Here's another cutie who likes a good scratch round the ears. Daisy's two lambs are very skittish, but she was a 4H sheep and can be very friendly when she's had a few carrots. When she starts calling her twins with that low baaa, it gets all the goats started until they're all running down the hill like a pack of streakers, making a racket.
And as of a couple of days ago, Jonathan let his new herd join Daisy and the goats - the Barbies. These short brown Barbados sheep get curly horns on them like mountain goats, and can jump just about any fence if they put their collective minds to it, but they won't get much bigger than this. Allyson caught them mowing Jonathan's front lawn. Note the chicken wire protecting his fruit trees, otherwise the goats would strip the bark off them and eat all the leaves they could reach. Sheep aren't as fussy eaters as goats, being satisfied with grass or straw when the goats would rather eat the tender stuff, but they will eat grass right down to the roots, so Jonathan rotates all his animals to keep the grass cropped but healthy. When he saw the lawn tractor come home in our truck, he called up to tease us about unfair competition for his sheep. I still can't get over them eating our tree after Christmas. Blech.

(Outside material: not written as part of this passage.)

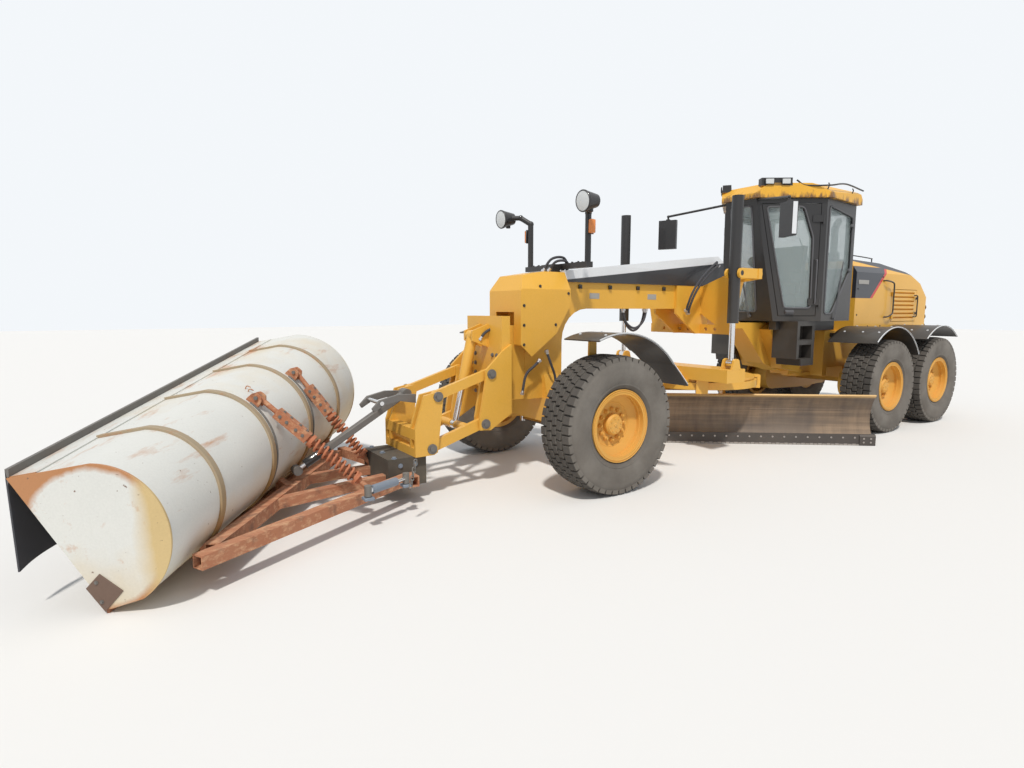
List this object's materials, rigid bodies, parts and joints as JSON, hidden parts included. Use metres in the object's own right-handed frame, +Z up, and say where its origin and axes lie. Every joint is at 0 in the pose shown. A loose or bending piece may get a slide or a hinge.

Got carrots? Couldn't resist posting this shot of Scorpio with a carrot dangling from his mouth, looking like he's got it stuck up his nose. His teeth (of which they only have a bottom row, it's just a plate on top) aren't very big yet so this quarter-section was too much for him. Cam, his mom, was only too happy to eat it for him. She responds well to the nickname "greedy guts", and can spot a carrot from a mile away. Unlike Scorpio, she can crunch an entire carrot down in seconds, sucking them back much like that pocket gopher in the weed patch. She'll get very close in pursuit of carrot sticks, but still won't let anyone pat her or scratch her under the chin. Scorpio allows it if he's distracted - or maybe his fur is so thick he doesn't notice.